## start Provided records

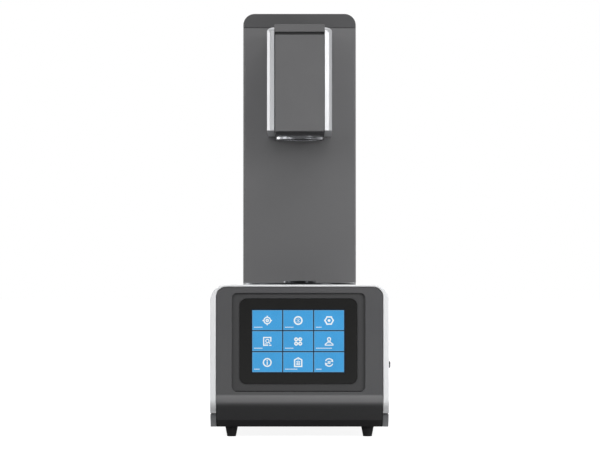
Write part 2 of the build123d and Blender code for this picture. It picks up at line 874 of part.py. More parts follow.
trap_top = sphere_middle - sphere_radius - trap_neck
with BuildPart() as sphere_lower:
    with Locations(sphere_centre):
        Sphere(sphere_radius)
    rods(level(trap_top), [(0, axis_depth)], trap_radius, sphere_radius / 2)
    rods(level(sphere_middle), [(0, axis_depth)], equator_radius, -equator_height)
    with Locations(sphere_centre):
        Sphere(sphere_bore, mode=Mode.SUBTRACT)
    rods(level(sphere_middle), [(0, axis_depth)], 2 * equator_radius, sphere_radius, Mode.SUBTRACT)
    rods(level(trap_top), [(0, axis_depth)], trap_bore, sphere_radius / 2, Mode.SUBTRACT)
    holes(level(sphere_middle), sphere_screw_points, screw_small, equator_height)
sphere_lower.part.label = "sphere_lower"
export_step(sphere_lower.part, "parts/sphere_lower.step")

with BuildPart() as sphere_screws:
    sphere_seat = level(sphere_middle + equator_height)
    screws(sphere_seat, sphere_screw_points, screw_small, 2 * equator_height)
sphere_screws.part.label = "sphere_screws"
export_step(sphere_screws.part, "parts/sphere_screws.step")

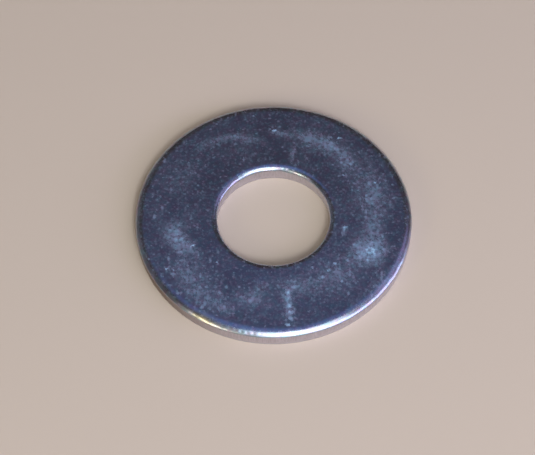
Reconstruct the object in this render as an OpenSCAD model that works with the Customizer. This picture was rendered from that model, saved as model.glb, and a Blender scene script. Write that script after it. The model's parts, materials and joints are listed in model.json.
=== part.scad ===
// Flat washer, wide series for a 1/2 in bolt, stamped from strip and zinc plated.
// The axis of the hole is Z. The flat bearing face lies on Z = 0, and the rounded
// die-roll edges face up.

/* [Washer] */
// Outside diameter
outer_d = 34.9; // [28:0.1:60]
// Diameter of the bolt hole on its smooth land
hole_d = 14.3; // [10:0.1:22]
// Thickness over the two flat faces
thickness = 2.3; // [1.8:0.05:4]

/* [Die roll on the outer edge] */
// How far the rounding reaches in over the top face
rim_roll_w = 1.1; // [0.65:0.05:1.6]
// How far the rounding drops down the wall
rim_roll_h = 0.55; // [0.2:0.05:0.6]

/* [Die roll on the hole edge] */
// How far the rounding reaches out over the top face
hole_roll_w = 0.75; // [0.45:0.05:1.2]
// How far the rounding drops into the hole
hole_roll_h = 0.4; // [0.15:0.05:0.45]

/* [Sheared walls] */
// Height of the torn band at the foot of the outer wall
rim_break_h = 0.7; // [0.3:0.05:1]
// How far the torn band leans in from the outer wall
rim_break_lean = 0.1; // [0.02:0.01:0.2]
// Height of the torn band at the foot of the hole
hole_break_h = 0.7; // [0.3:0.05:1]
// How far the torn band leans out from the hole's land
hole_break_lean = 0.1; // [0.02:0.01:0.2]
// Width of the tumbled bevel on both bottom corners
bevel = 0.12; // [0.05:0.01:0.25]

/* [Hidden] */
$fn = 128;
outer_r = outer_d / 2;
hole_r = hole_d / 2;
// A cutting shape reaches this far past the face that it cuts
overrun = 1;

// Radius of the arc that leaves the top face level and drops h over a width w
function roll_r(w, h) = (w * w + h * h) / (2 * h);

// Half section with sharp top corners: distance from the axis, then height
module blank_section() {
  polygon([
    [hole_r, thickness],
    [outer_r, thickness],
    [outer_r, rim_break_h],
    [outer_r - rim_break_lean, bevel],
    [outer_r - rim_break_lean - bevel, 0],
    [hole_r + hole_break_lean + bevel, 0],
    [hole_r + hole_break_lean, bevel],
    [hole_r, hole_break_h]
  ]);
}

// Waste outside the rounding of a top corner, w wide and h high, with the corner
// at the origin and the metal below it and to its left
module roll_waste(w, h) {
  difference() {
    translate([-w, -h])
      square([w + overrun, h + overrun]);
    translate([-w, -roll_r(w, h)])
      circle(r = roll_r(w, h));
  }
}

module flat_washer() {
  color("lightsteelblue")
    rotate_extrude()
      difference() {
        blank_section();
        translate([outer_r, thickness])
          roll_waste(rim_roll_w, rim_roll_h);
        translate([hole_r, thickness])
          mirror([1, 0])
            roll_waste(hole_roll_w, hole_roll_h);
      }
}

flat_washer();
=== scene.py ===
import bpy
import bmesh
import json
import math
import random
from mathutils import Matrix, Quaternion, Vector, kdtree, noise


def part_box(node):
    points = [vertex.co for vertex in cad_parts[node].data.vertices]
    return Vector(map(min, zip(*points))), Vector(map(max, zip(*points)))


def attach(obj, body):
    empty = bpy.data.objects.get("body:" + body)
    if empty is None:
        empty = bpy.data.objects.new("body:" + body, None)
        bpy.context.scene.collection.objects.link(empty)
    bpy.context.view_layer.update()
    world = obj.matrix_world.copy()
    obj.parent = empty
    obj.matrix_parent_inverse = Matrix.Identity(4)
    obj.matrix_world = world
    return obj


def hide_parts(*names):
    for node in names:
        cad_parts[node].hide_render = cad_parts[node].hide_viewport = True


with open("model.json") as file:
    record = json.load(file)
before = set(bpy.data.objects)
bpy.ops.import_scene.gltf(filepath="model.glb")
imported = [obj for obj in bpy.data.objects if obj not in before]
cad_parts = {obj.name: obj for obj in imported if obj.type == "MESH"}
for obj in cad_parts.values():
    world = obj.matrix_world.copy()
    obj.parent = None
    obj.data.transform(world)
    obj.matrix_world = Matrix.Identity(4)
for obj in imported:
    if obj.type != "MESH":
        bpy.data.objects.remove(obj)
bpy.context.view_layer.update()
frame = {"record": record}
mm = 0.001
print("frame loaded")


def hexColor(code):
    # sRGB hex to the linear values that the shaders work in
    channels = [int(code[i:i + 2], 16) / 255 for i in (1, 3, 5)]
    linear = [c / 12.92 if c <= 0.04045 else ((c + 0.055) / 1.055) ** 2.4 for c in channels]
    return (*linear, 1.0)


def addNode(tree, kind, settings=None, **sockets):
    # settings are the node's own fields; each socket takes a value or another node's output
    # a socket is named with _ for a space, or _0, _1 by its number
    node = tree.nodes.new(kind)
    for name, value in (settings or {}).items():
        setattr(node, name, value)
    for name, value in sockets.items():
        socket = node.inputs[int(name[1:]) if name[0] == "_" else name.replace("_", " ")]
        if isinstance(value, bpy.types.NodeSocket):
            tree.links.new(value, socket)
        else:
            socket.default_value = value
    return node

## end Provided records

[What is expected]: Print all of the data exactly as it was given.

[Full solution]:
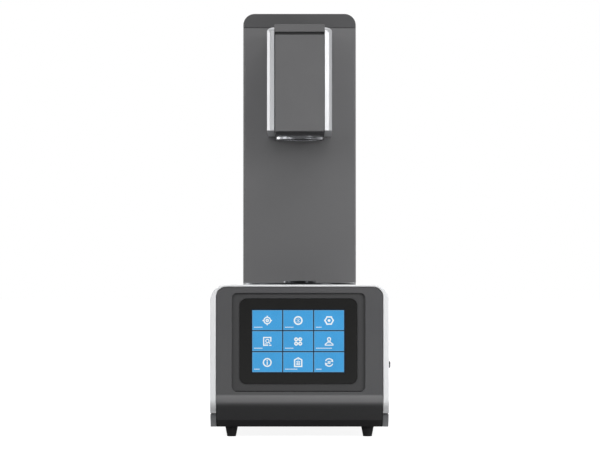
Write part 2 of the build123d and Blender code for this picture. It picks up at line 874 of part.py. More parts follow.
trap_top = sphere_middle - sphere_radius - trap_neck
with BuildPart() as sphere_lower:
    with Locations(sphere_centre):
        Sphere(sphere_radius)
    rods(level(trap_top), [(0, axis_depth)], trap_radius, sphere_radius / 2)
    rods(level(sphere_middle), [(0, axis_depth)], equator_radius, -equator_height)
    with Locations(sphere_centre):
        Sphere(sphere_bore, mode=Mode.SUBTRACT)
    rods(level(sphere_middle), [(0, axis_depth)], 2 * equator_radius, sphere_radius, Mode.SUBTRACT)
    rods(level(trap_top), [(0, axis_depth)], trap_bore, sphere_radius / 2, Mode.SUBTRACT)
    holes(level(sphere_middle), sphere_screw_points, screw_small, equator_height)
sphere_lower.part.label = "sphere_lower"
export_step(sphere_lower.part, "parts/sphere_lower.step")

with BuildPart() as sphere_screws:
    sphere_seat = level(sphere_middle + equator_height)
    screws(sphere_seat, sphere_screw_points, screw_small, 2 * equator_height)
sphere_screws.part.label = "sphere_screws"
export_step(sphere_screws.part, "parts/sphere_screws.step")

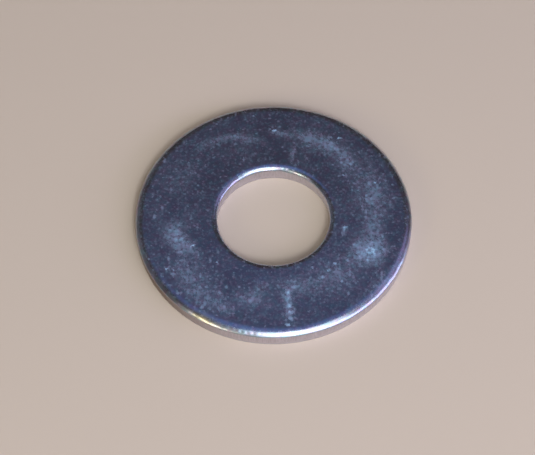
Reconstruct the object in this render as an OpenSCAD model that works with the Customizer. This picture was rendered from that model, saved as model.glb, and a Blender scene script. Write that script after it. The model's parts, materials and joints are listed in model.json.
=== part.scad ===
// Flat washer, wide series for a 1/2 in bolt, stamped from strip and zinc plated.
// The axis of the hole is Z. The flat bearing face lies on Z = 0, and the rounded
// die-roll edges face up.

/* [Washer] */
// Outside diameter
outer_d = 34.9; // [28:0.1:60]
// Diameter of the bolt hole on its smooth land
hole_d = 14.3; // [10:0.1:22]
// Thickness over the two flat faces
thickness = 2.3; // [1.8:0.05:4]

/* [Die roll on the outer edge] */
// How far the rounding reaches in over the top face
rim_roll_w = 1.1; // [0.65:0.05:1.6]
// How far the rounding drops down the wall
rim_roll_h = 0.55; // [0.2:0.05:0.6]

/* [Die roll on the hole edge] */
// How far the rounding reaches out over the top face
hole_roll_w = 0.75; // [0.45:0.05:1.2]
// How far the rounding drops into the hole
hole_roll_h = 0.4; // [0.15:0.05:0.45]

/* [Sheared walls] */
// Height of the torn band at the foot of the outer wall
rim_break_h = 0.7; // [0.3:0.05:1]
// How far the torn band leans in from the outer wall
rim_break_lean = 0.1; // [0.02:0.01:0.2]
// Height of the torn band at the foot of the hole
hole_break_h = 0.7; // [0.3:0.05:1]
// How far the torn band leans out from the hole's land
hole_break_lean = 0.1; // [0.02:0.01:0.2]
// Width of the tumbled bevel on both bottom corners
bevel = 0.12; // [0.05:0.01:0.25]

/* [Hidden] */
$fn = 128;
outer_r = outer_d / 2;
hole_r = hole_d / 2;
// A cutting shape reaches this far past the face that it cuts
overrun = 1;

// Radius of the arc that leaves the top face level and drops h over a width w
function roll_r(w, h) = (w * w + h * h) / (2 * h);

// Half section with sharp top corners: distance from the axis, then height
module blank_section() {
  polygon([
    [hole_r, thickness],
    [outer_r, thickness],
    [outer_r, rim_break_h],
    [outer_r - rim_break_lean, bevel],
    [outer_r - rim_break_lean - bevel, 0],
    [hole_r + hole_break_lean + bevel, 0],
    [hole_r + hole_break_lean, bevel],
    [hole_r, hole_break_h]
  ]);
}

// Waste outside the rounding of a top corner, w wide and h high, with the corner
// at the origin and the metal below it and to its left
module roll_waste(w, h) {
  difference() {
    translate([-w, -h])
      square([w + overrun, h + overrun]);
    translate([-w, -roll_r(w, h)])
      circle(r = roll_r(w, h));
  }
}

module flat_washer() {
  color("lightsteelblue")
    rotate_extrude()
      difference() {
        blank_section();
        translate([outer_r, thickness])
          roll_waste(rim_roll_w, rim_roll_h);
        translate([hole_r, thickness])
          mirror([1, 0])
            roll_waste(hole_roll_w, hole_roll_h);
      }
}

flat_washer();
=== scene.py ===
import bpy
import bmesh
import json
import math
import random
from mathutils import Matrix, Quaternion, Vector, kdtree, noise


def part_box(node):
    points = [vertex.co for vertex in cad_parts[node].data.vertices]
    return Vector(map(min, zip(*points))), Vector(map(max, zip(*points)))


def attach(obj, body):
    empty = bpy.data.objects.get("body:" + body)
    if empty is None:
        empty = bpy.data.objects.new("body:" + body, None)
        bpy.context.scene.collection.objects.link(empty)
    bpy.context.view_layer.update()
    world = obj.matrix_world.copy()
    obj.parent = empty
    obj.matrix_parent_inverse = Matrix.Identity(4)
    obj.matrix_world = world
    return obj


def hide_parts(*names):
    for node in names:
        cad_parts[node].hide_render = cad_parts[node].hide_viewport = True


with open("model.json") as file:
    record = json.load(file)
before = set(bpy.data.objects)
bpy.ops.import_scene.gltf(filepath="model.glb")
imported = [obj for obj in bpy.data.objects if obj not in before]
cad_parts = {obj.name: obj for obj in imported if obj.type == "MESH"}
for obj in cad_parts.values():
    world = obj.matrix_world.copy()
    obj.parent = None
    obj.data.transform(world)
    obj.matrix_world = Matrix.Identity(4)
for obj in imported:
    if obj.type != "MESH":
        bpy.data.objects.remove(obj)
bpy.context.view_layer.update()
frame = {"record": record}
mm = 0.001
print("frame loaded")


def hexColor(code):
    # sRGB hex to the linear values that the shaders work in
    channels = [int(code[i:i + 2], 16) / 255 for i in (1, 3, 5)]
    linear = [c / 12.92 if c <= 0.04045 else ((c + 0.055) / 1.055) ** 2.4 for c in channels]
    return (*linear, 1.0)


def addNode(tree, kind, settings=None, **sockets):
    # settings are the node's own fields; each socket takes a value or another node's output
    # a socket is named with _ for a space, or _0, _1 by its number
    node = tree.nodes.new(kind)
    for name, value in (settings or {}).items():
        setattr(node, name, value)
    for name, value in sockets.items():
        socket = node.inputs[int(name[1:]) if name[0] == "_" else name.replace("_", " ")]
        if isinstance(value, bpy.types.NodeSocket):
            tree.links.new(value, socket)
        else:
            socket.default_value = value
    return node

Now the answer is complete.